Ar-Curunir 6 days ago | parent | prev | next [-]

Rust expanded systems programming to a much larger audience. If it can do the same for GPU programming , even if the resulting programs are not (initially) as fast as CUDA programs, that’s a big win.

▲

tayo42 6 days ago | parent | prev [-]

What makes cuda nice in the first place?

▲

tucnak 6 days ago | parent [-]

All the things marked with red cross in the Rust-CUDA compatibility matrix.

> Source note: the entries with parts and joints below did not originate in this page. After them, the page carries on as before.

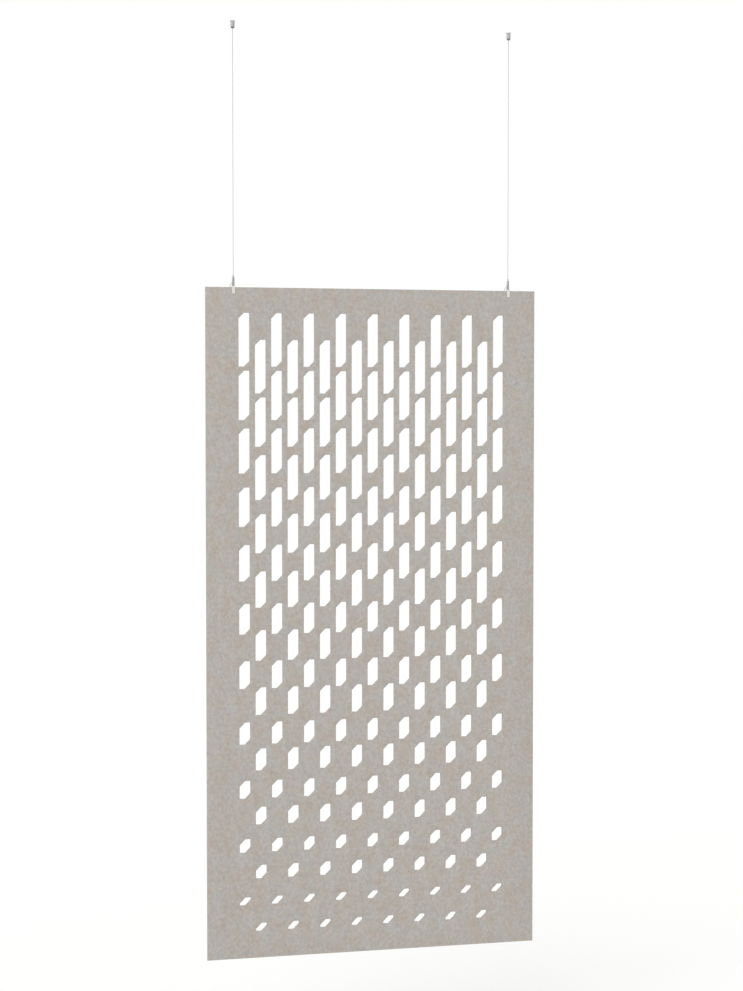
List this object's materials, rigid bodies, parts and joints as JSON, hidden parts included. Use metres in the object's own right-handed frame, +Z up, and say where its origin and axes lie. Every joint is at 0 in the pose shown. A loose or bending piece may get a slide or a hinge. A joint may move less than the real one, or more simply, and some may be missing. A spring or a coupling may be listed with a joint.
{
  "type": "hanging room divider panel",
  "caption": "Thin rectangular felt panel cut with rows of slots that shorten towards the foot, hung from the ceiling on two thin wires with caps, grippers and fork clips.",
  "frame": {"origin": "on the ceiling plane, midway between the stud holes of the two ceiling fittings", "axes": "+X to the right along the panel seen from its front, +Y from the panel's front face to its back, +Z up"},
  "size_m": [1.215, 0.0224, 3.335],
  "materials": {
    "felt": "pressed heathered felt",
    "satin_nickel": "satin",
    "bright_steel": "turned",
    "steel_wire": "stranded",
    "white_clip": "satin",
    "white_nylon": "matte"
  },
  "bodies": {
    "ceiling_fittings": {"ceiling_base_left": "satin_nickel", "ceiling_cap_left": "satin_nickel", "ceiling_base_right": "satin_nickel", "ceiling_cap_right": "satin_nickel"},
    "wires": {"wire_stop_left": "bright_steel", "wire_left": "steel_wire", "wire_stop_right": "bright_steel", "wire_right": "steel_wire"},
    "panel": {"felt_panel": "felt", "wire_tail_left": "steel_wire", "gripper_barrel_left": "satin_nickel", "plunger_spring_left": "bright_steel", "gripper_plug_left": "satin_nickel", "clip_screw_left": "bright_steel", "fork_clip_left": "white_clip", "clamp_screw_left": "bright_steel", "clamp_pad_left": "white_nylon", "wire_tail_right": "steel_wire", "gripper_barrel_right": "satin_nickel", "plunger_spring_right": "bright_steel", "gripper_plug_right": "satin_nickel", "clip_screw_right": "bright_steel", "fork_clip_right": "white_clip", "clamp_screw_right": "bright_steel", "clamp_pad_right": "white_nylon"},
    "plunger_left": {"gripper_plunger_left": "bright_steel", "clutch_balls_left": "bright_steel"},
    "plunger_right": {"gripper_plunger_right": "bright_steel", "clutch_balls_right": "bright_steel"}
  },
  "joints": [
    {"name": "wire_swing", "type": "hinge", "parent": "ceiling_fittings", "child": "wires", "pos_m": [0, 0, -0.02], "axis": [1, 0, 0], "range_deg": [-10, 10]},
    {"name": "panel_rock", "type": "hinge", "parent": "wires", "child": "panel", "pos_m": [0, 0, -0.8933], "axis": [1, 0, 0], "range_deg": [-10, 10]},
    {"name": "release_left", "type": "slide", "parent": "panel", "child": "plunger_left", "axis": [0, 0, -1], "range_m": [0, 0.002], "stiffness_N_per_m": 600, "springref_m": -0.003, "deforming": ["plunger_spring_left"]},
    {"name": "release_right", "type": "slide", "parent": "panel", "child": "plunger_right", "axis": [0, 0, -1], "range_m": [0, 0.002], "stiffness_N_per_m": 600, "springref_m": -0.003, "deforming": ["plunger_spring_right"]}
  ]
}
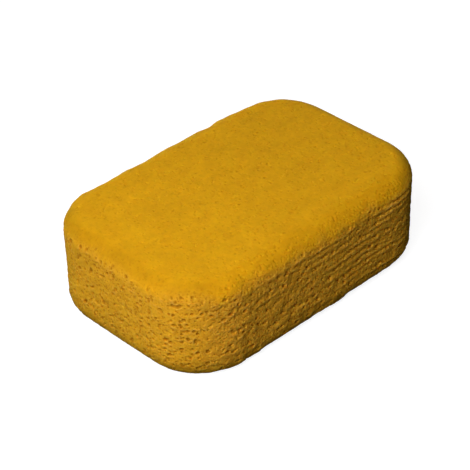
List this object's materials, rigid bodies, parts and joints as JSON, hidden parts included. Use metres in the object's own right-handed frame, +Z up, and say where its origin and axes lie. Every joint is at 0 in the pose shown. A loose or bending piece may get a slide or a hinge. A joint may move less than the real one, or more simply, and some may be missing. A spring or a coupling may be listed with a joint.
{
  "type": "grout sponge",
  "caption": "Rectangular one-piece foam sponge with large rounded corners and soft edges, for wiping grout haze off tiles.",
  "frame": {"origin": "middle of the resting face, at the bottom centre of the block", "axes": "+X along the length, +Y across the width, +Z up through the thickness"},
  "size_m": [0.1906, 0.127, 0.0603],
  "materials": {
    "foam": "matte"
  },
  "bodies": {
    "root": {"foam_block": "foam"}
  },
  "joints": []
}
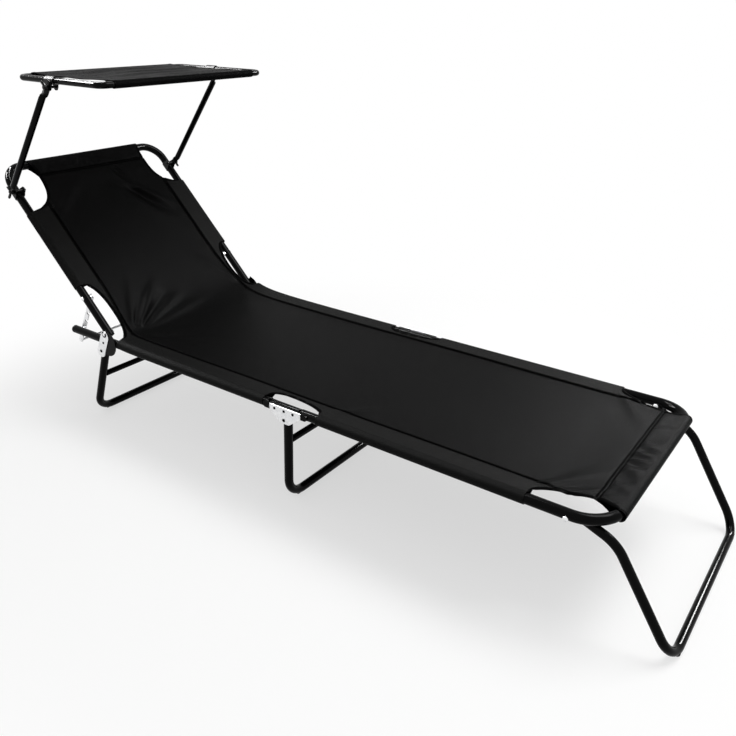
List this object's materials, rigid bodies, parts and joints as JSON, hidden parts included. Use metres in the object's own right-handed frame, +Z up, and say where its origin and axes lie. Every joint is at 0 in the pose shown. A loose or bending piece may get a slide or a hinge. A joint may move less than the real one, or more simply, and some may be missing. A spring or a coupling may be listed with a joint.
{
  "type": "folding sun lounger",
  "caption": "Folding sun lounger: three-legged tube frame, fabric sling, notched-prop backrest, double-hinged foot section and a tilting canopy on two arms.",
  "frame": {"origin": "centre of the bounding box, on the floor", "axes": "+X towards the foot end, +Y to the left of a person lying on it, +Z up"},
  "size_m": [1.9074, 0.5888, 0.9155],
  "materials": {
    "black_coated_steel": "glossy black powder coat",
    "galvanised_steel": "bright galvanised",
    "black_plastic": "satin moulded plastic",
    "sling_fabric": "coated fine weave",
    "canopy_fabric": "thin fine weave"
  },
  "bodies": {
    "seat": {"seat_rail_right": "black_coated_steel", "seat_rail_left": "black_coated_steel", "rail_cap_right": "black_plastic", "rail_cap_left": "black_plastic", "hinge_strap_right": "galvanised_steel", "hinge_strap_left": "galvanised_steel", "hinge_disc_right": "black_coated_steel", "hinge_disc_left": "black_coated_steel", "seat_tongue_right": "black_coated_steel", "seat_tongue_left": "black_coated_steel", "hook_pin_right": "galvanised_steel", "hook_pin_left": "galvanised_steel", "back_pivot_right": "galvanised_steel", "back_pivot_left": "galvanised_steel", "rear_leg_pivot_right": "galvanised_steel", "rear_leg_pivot_left": "galvanised_steel", "seat_sling": "sling_fabric"},
    "backrest": {"head_frame": "black_coated_steel", "prop_rivet_right": "galvanised_steel", "prop_rivet_left": "galvanised_steel", "lower_clip_right": "black_plastic", "lower_clip_left": "black_plastic", "back_sling": "sling_fabric"},
    "prop": {"prop_bar_right": "galvanised_steel", "prop_bar_left": "galvanised_steel", "prop_rod": "galvanised_steel"},
    "link": {"link_tube_right": "black_coated_steel", "link_tube_left": "black_coated_steel", "link_plate_right": "galvanised_steel", "link_plate_left": "galvanised_steel", "mid_leg_pivot_right": "galvanised_steel", "mid_leg_pivot_left": "galvanised_steel"},
    "foot_section": {"foot_frame": "black_coated_steel", "foot_tongue_right": "black_coated_steel", "foot_tongue_left": "black_coated_steel", "foot_leg_pivot_right": "galvanised_steel", "foot_leg_pivot_left": "galvanised_steel", "foot_sling": "sling_fabric"},
    "rear_leg": {"rear_leg_tube_right": "black_coated_steel", "rear_leg_tube_left": "black_coated_steel", "rear_leg_floor_bar": "black_coated_steel", "rear_leg_brace": "black_coated_steel"},
    "mid_leg": {"mid_leg_tube_right": "black_coated_steel", "mid_leg_tube_left": "black_coated_steel", "mid_leg_floor_bar": "black_coated_steel", "mid_leg_brace": "black_coated_steel"},
    "foot_leg": {"foot_leg_tube_right": "black_coated_steel", "foot_leg_tube_left": "black_coated_steel", "foot_leg_floor_bar": "black_coated_steel"},
    "canopy_arms": {"canopy_arm_right": "black_coated_steel", "canopy_arm_left": "black_coated_steel"},
    "canopy": {"canopy_frame": "black_coated_steel", "upper_clip_right": "black_plastic", "upper_clip_left": "black_plastic", "canopy_fabric": "canopy_fabric"},
    "lower_knob_right": {"lower_wing_screw_right": "black_plastic"},
    "lower_knob_left": {"lower_wing_screw_left": "black_plastic"},
    "upper_knob_right": {"upper_wing_screw_right": "black_plastic"},
    "upper_knob_left": {"upper_wing_screw_left": "black_plastic"}
  },
  "joints": [
    {"name": "back_hinge", "type": "hinge", "parent": "seat", "child": "backrest", "pos_m": [-0.5636, 0, 0.2765], "axis": [0, -1, 0], "range_deg": [-24, 45.8]},
    {"name": "prop_hinge", "type": "hinge", "parent": "backrest", "child": "prop", "pos_m": [-0.64308, 0, 0.35823], "axis": [0, -1, 0], "range_deg": [-51, 27]},
    {"name": "link_hinge", "type": "hinge", "parent": "seat", "child": "link", "pos_m": [0.0464, 0, 0.25], "axis": [0, -1, 0], "range_deg": [0, 90]},
    {"name": "foot_hinge", "type": "hinge", "parent": "link", "child": "foot_section", "pos_m": [0.1004, 0, 0.25], "axis": [0, -1, 0], "range_deg": [0, 90]},
    {"name": "rear_leg_hinge", "type": "hinge", "parent": "seat", "child": "rear_leg", "pos_m": [-0.5886, 0, 0.2225], "axis": [0, -1, 0], "range_deg": [0, 110]},
    {"name": "mid_leg_hinge", "type": "hinge", "parent": "link", "child": "mid_leg", "pos_m": [0.0729, 0, 0.227], "axis": [0, -1, 0], "range_deg": [0, 90]},
    {"name": "foot_leg_hinge", "type": "hinge", "parent": "foot_section", "child": "foot_leg", "pos_m": [0.7314, 0, 0.2455], "axis": [0, 1, 0], "range_deg": [0, 118]},
    {"name": "arm_hinge", "type": "hinge", "parent": "backrest", "child": "canopy_arms", "pos_m": [-0.87285, 0, 0.61602], "axis": [0, 1, 0], "range_deg": [-30, 60]},
    {"name": "canopy_hinge", "type": "hinge", "parent": "canopy_arms", "child": "canopy", "pos_m": [-0.6383, 0, 0.89008], "axis": [0, 1, 0], "range_deg": [-50, 50]},
    {"name": "lower_screw_turn_right", "type": "hinge", "parent": "backrest", "child": "lower_knob_right", "pos_m": [-0.87285, -0.2768, 0.61602], "axis": [0, 1, 0], "continuous": true},
    {"name": "lower_screw_turn_left", "type": "hinge", "parent": "backrest", "child": "lower_knob_left", "pos_m": [-0.87285, 0.2768, 0.61602], "axis": [0, 1, 0], "continuous": true},
    {"name": "upper_screw_turn_right", "type": "hinge", "parent": "canopy", "child": "upper_knob_right", "pos_m": [-0.6383, -0.2693, 0.89008], "axis": [0, 1, 0], "continuous": true},
    {"name": "upper_screw_turn_left", "type": "hinge", "parent": "canopy", "child": "upper_knob_left", "pos_m": [-0.6383, 0.2693, 0.89008], "axis": [0, 1, 0], "continuous": true}
  ],
  "couplings": [
    {"joint": "prop_hinge", "follows": "back_hinge", "ratio": -1.1}
  ]
}
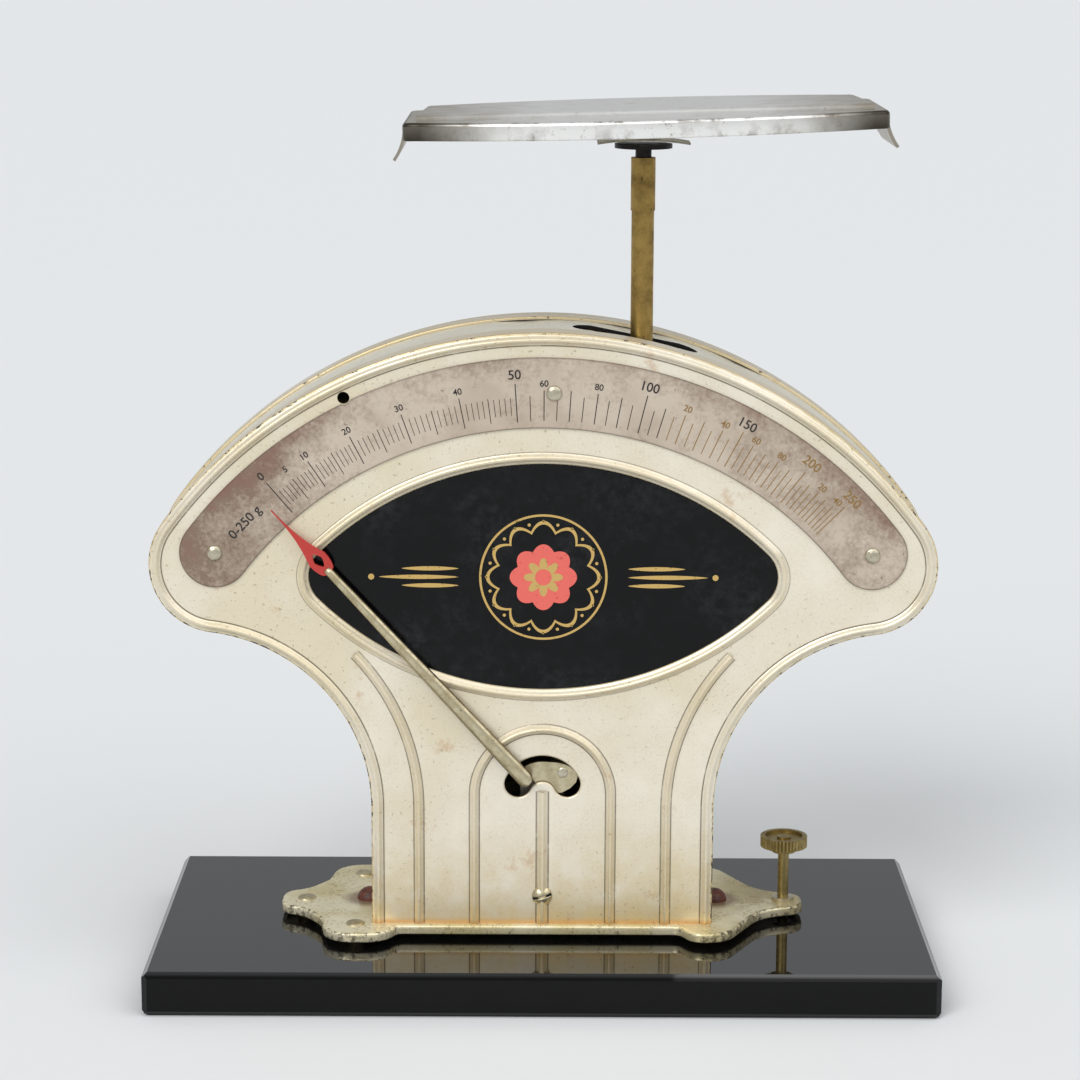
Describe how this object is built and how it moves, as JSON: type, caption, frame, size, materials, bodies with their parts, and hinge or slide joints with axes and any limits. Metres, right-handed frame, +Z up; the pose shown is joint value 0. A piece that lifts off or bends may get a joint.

https://github.com/Rust-GPU/Rust-CUDA/blob/main/guide/src/fe...

▲

dvtkrlbs 6 days ago | parent [-]

I mean that will improve only with time though, No? Maintainers recently revived the rust-gpu and rust-cuda backends. I don't think even the maintainer would say this is ready for prime time. Another benefit is having able to run the same code (library aka crate) on the CPU and GPU. This would require really good optimization to be done on the GPU backend to have the full benefits but I definitely see the value proposition and the potential.

▲

apitman 6 days ago | parent [-]

Those red Xs represent libraries that only work on Nvidia GPUs and would represent a massive amount of work to re-implement in a cross-platform way, and you may never achieve the same performance either because of abstraction or because you can't match the engineering resources Nvidia has thrown at this the past decade. This is their moat.

I think open source alternatives will come in time, but it's a lot.

▲

dvtkrlbs 5 days ago | parent | next [-]

I don't see any of the Xs that would not possible to generate code for and expose compiler intrisincs for. You don't reinvent the wheel here you generate the NVVM bytecode and let Nvidia handle the rest.

	▲	dvtkrlbs 5 days ago \| parent [-]
		Wait my browser scrolled to the wrong place. For libraries it is even easier to create or write bindings and like the status says several is already in progress.

▲

pjmlp 6 days ago | parent | prev [-]

Plus IDE integration, GPU graphical debugging with the same quality as Visual Studio debugging, polyglot ecosystem.